#### What the task requires:
Copy verbatim the block of lines in the entries below whose first line contains "What FreeCAD Python" and whose last line contains "SEAT_HOLLOW = 0.75". Leave out all other lines.
[begin Material shown]
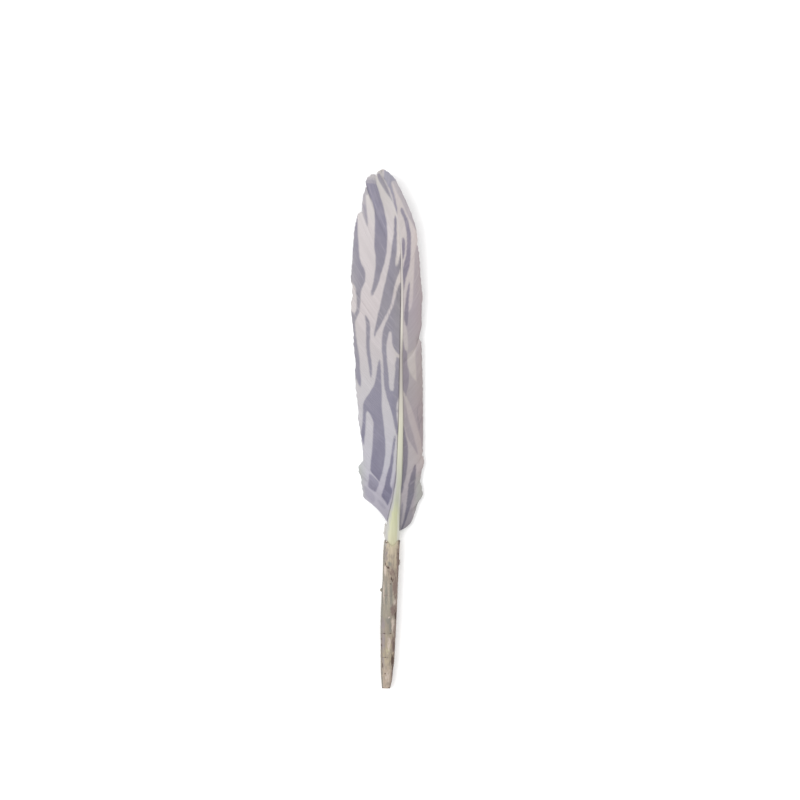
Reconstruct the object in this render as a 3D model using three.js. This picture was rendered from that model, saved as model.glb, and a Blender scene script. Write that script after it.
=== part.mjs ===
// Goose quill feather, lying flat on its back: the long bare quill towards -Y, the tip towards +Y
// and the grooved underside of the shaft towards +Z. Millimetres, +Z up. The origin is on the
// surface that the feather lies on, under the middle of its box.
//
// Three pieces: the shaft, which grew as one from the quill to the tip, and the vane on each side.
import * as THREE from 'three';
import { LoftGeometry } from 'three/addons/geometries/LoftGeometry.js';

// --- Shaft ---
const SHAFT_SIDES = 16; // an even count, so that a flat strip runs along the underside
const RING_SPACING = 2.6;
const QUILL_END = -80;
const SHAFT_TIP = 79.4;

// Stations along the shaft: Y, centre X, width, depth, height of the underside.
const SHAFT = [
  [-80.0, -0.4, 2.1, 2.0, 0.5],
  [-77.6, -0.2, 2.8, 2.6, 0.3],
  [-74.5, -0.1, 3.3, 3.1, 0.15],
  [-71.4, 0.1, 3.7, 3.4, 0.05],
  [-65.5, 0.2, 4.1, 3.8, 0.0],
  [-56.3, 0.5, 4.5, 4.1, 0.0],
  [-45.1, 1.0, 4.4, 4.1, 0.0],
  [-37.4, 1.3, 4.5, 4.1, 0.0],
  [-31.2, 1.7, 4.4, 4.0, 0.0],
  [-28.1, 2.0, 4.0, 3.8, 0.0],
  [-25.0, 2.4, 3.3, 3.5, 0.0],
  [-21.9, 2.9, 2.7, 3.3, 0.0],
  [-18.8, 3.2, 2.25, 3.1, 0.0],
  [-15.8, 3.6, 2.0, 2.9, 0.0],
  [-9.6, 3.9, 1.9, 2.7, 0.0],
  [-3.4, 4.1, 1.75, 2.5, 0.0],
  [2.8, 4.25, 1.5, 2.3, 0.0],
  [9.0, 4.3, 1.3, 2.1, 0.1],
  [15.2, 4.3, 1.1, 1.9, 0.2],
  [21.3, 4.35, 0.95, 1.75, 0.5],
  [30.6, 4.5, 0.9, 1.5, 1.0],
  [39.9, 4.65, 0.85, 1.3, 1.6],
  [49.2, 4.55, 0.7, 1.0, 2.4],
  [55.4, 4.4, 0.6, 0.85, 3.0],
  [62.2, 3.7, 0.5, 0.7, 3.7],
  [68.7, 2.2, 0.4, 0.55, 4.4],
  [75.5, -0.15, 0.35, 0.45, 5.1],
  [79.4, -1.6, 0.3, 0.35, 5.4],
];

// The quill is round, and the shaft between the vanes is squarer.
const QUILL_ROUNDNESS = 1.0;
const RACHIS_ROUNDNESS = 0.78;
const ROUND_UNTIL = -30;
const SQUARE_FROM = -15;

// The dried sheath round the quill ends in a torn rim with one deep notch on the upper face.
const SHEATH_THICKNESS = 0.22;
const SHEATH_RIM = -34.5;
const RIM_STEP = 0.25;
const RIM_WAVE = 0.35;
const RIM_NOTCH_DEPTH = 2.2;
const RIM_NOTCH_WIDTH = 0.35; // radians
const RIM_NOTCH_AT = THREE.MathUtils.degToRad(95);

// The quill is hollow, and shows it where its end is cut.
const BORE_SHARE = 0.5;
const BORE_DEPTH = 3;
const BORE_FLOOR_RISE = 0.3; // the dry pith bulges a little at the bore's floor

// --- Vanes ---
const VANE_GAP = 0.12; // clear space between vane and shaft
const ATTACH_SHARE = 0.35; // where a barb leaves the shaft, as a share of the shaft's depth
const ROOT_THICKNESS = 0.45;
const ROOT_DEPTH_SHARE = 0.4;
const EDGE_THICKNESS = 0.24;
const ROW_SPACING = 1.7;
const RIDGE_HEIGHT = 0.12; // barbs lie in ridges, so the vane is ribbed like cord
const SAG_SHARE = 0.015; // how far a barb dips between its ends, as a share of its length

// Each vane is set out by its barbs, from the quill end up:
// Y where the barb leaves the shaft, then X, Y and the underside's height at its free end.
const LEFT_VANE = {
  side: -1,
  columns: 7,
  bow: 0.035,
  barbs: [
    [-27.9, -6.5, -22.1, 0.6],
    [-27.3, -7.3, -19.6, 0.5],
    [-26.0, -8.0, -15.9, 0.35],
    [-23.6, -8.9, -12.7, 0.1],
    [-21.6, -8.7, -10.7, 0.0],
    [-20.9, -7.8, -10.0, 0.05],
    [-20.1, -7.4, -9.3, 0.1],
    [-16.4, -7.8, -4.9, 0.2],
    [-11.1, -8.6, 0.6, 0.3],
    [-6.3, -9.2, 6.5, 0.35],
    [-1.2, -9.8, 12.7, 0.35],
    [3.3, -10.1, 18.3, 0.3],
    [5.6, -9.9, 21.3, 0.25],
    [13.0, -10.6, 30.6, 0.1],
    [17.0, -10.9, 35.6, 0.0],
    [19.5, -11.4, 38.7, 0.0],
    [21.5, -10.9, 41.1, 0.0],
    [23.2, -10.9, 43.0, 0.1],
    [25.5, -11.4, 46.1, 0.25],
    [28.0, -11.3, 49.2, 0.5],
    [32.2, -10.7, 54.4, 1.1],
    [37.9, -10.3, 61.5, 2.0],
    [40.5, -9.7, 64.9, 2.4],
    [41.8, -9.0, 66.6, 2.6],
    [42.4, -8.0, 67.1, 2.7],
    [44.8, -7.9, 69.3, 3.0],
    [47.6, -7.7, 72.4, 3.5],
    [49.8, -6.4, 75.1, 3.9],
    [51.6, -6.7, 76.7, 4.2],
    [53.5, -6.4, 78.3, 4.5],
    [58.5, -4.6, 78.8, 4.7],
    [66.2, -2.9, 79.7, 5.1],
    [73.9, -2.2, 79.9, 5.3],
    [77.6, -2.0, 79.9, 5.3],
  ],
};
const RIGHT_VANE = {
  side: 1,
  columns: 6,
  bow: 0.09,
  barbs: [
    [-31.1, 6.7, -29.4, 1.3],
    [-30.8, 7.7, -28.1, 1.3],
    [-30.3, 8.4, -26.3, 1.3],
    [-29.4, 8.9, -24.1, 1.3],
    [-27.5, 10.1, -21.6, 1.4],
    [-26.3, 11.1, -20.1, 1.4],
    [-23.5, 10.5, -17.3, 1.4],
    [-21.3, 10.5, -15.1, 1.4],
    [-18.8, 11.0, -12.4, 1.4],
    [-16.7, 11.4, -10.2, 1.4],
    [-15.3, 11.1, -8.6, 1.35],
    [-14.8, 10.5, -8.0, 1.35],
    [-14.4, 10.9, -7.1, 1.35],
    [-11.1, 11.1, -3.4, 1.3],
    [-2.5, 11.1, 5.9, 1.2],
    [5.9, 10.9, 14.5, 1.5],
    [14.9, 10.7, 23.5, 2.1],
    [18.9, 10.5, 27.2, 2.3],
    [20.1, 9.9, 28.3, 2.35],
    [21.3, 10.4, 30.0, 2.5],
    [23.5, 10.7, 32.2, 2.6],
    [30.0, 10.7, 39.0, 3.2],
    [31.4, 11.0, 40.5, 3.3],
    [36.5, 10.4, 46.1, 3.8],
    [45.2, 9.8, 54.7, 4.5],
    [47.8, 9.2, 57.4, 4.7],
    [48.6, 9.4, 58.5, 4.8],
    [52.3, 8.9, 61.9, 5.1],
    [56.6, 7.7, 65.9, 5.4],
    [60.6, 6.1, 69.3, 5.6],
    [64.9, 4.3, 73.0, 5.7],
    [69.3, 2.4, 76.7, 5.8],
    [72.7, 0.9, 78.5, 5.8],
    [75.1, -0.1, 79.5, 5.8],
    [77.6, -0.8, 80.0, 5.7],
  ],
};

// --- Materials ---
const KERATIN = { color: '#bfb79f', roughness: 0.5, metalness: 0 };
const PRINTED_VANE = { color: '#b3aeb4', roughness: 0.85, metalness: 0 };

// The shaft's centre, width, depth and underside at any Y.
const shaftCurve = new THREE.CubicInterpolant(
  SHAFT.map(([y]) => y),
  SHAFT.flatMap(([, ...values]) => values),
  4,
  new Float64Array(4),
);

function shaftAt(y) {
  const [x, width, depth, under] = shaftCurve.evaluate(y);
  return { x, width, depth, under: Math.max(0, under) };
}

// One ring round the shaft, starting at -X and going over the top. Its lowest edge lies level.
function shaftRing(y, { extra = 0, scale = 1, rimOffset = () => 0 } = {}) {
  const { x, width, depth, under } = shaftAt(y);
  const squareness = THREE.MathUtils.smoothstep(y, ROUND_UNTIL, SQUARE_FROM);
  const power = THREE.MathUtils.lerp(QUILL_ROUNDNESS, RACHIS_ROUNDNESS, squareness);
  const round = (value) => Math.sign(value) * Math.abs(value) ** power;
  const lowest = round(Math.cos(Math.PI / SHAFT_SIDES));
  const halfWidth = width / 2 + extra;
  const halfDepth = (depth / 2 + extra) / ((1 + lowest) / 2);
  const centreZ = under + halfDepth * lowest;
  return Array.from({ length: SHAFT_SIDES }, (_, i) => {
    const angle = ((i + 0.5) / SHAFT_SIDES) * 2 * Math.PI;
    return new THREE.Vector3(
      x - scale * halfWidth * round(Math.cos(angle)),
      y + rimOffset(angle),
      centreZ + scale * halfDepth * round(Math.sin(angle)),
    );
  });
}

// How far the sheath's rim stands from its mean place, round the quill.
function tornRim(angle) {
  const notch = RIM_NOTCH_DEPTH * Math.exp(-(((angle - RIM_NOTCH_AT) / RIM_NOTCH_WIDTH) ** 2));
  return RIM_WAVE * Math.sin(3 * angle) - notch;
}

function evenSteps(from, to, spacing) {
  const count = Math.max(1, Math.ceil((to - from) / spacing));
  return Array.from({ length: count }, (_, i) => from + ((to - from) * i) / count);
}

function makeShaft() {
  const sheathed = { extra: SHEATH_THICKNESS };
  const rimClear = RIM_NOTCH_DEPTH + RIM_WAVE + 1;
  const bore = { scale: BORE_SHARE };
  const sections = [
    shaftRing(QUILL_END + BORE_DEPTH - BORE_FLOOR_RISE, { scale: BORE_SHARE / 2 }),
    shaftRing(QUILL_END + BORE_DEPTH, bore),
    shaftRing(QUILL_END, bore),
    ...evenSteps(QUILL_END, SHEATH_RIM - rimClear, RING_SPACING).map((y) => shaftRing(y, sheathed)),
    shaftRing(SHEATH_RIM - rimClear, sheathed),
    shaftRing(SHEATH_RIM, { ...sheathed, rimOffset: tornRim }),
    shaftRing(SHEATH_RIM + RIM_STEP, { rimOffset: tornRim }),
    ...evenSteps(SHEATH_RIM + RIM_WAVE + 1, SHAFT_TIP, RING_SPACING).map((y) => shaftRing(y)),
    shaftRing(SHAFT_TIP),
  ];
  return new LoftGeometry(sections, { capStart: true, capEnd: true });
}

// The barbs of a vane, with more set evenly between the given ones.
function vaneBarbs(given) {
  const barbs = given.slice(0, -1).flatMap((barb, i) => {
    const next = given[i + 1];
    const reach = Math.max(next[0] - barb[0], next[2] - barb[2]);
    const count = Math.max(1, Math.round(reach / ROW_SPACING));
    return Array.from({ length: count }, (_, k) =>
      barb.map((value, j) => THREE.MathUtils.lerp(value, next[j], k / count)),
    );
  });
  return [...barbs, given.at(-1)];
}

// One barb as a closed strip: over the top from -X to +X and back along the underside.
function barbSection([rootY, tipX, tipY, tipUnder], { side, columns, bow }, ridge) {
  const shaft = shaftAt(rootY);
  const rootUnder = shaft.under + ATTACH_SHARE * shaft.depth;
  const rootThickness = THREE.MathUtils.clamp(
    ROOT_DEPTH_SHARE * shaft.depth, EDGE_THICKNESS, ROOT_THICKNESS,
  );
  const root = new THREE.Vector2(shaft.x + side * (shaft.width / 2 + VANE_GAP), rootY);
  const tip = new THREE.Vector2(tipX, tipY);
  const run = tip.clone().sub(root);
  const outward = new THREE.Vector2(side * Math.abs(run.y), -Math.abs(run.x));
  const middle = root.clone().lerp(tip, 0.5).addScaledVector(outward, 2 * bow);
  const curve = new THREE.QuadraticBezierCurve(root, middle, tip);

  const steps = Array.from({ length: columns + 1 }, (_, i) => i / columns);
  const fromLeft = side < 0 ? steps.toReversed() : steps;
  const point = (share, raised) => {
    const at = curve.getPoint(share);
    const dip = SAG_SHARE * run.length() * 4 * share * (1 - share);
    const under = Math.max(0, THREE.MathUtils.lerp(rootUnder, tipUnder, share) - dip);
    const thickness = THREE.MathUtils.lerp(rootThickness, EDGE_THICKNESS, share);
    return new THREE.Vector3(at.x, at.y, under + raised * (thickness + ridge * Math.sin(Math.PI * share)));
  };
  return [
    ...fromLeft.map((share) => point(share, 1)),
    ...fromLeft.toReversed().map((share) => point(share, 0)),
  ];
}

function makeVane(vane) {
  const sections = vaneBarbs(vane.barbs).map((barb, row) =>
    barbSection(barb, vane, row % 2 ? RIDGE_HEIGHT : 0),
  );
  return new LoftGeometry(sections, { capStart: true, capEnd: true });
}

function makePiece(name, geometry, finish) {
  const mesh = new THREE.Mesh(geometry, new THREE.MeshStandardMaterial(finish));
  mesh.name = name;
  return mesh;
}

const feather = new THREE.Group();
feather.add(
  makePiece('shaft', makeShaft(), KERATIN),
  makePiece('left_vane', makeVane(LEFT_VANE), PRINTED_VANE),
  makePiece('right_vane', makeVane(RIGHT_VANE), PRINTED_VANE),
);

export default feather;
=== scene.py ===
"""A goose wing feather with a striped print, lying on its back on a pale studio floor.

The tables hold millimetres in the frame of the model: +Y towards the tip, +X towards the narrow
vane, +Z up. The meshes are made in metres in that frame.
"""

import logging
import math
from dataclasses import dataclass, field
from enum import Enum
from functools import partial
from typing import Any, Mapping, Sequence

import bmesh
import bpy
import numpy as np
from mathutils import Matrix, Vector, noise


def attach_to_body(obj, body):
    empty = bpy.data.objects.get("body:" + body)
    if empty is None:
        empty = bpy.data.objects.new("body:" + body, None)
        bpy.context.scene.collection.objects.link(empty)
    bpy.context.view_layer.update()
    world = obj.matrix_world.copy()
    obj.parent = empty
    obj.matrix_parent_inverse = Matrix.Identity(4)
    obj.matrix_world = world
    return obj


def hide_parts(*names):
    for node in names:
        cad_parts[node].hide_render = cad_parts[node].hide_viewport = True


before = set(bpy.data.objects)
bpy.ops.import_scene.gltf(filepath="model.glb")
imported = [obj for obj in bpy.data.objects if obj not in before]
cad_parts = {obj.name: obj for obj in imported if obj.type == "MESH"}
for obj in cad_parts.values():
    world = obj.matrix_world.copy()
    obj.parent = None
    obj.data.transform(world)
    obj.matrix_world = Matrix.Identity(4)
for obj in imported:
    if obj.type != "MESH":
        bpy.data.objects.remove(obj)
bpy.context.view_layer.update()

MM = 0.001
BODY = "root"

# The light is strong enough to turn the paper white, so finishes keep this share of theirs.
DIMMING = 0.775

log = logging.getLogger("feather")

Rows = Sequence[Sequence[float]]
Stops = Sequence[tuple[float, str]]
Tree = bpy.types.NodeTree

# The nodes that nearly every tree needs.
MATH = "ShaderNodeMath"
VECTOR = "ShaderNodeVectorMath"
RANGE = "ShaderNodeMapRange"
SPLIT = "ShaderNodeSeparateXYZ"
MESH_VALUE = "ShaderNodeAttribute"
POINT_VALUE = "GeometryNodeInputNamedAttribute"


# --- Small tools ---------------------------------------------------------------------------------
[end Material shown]
[begin Material shown]
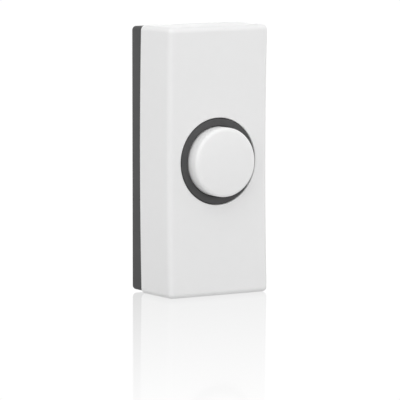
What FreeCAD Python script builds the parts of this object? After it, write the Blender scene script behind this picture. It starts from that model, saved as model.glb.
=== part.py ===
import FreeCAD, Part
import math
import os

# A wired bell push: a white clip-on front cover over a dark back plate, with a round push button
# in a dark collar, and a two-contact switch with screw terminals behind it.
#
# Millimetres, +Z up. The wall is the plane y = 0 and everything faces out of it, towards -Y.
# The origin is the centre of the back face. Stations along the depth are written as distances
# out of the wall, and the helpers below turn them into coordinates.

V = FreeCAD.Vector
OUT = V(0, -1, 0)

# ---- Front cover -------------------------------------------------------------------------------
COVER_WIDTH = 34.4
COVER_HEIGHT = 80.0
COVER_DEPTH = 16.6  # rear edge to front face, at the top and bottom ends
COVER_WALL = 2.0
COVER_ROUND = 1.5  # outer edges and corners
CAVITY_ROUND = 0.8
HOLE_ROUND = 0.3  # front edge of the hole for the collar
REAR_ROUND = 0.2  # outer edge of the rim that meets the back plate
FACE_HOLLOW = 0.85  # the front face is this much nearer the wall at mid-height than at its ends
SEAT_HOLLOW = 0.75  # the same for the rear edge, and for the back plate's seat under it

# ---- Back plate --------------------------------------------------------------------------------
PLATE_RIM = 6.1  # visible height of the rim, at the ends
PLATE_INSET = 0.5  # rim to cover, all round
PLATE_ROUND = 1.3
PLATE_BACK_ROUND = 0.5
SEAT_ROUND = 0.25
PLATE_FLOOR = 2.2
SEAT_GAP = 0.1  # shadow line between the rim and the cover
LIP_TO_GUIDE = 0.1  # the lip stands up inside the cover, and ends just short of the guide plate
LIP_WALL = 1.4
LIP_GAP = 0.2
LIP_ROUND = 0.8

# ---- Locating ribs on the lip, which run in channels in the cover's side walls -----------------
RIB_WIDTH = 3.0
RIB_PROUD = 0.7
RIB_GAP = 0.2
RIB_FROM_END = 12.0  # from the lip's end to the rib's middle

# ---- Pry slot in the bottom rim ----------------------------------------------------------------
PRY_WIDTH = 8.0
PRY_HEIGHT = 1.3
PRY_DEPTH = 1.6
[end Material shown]
#### Task solution:
What FreeCAD Python script builds the parts of this object? After it, write the Blender scene script behind this picture. It starts from that model, saved as model.glb.
=== part.py ===
import FreeCAD, Part
import math
import os

# A wired bell push: a white clip-on front cover over a dark back plate, with a round push button
# in a dark collar, and a two-contact switch with screw terminals behind it.
#
# Millimetres, +Z up. The wall is the plane y = 0 and everything faces out of it, towards -Y.
# The origin is the centre of the back face. Stations along the depth are written as distances
# out of the wall, and the helpers below turn them into coordinates.

V = FreeCAD.Vector
OUT = V(0, -1, 0)

# ---- Front cover -------------------------------------------------------------------------------
COVER_WIDTH = 34.4
COVER_HEIGHT = 80.0
COVER_DEPTH = 16.6  # rear edge to front face, at the top and bottom ends
COVER_WALL = 2.0
COVER_ROUND = 1.5  # outer edges and corners
CAVITY_ROUND = 0.8
HOLE_ROUND = 0.3  # front edge of the hole for the collar
REAR_ROUND = 0.2  # outer edge of the rim that meets the back plate
FACE_HOLLOW = 0.85  # the front face is this much nearer the wall at mid-height than at its ends
SEAT_HOLLOW = 0.75  # the same for the rear edge, and for the back plate's seat under it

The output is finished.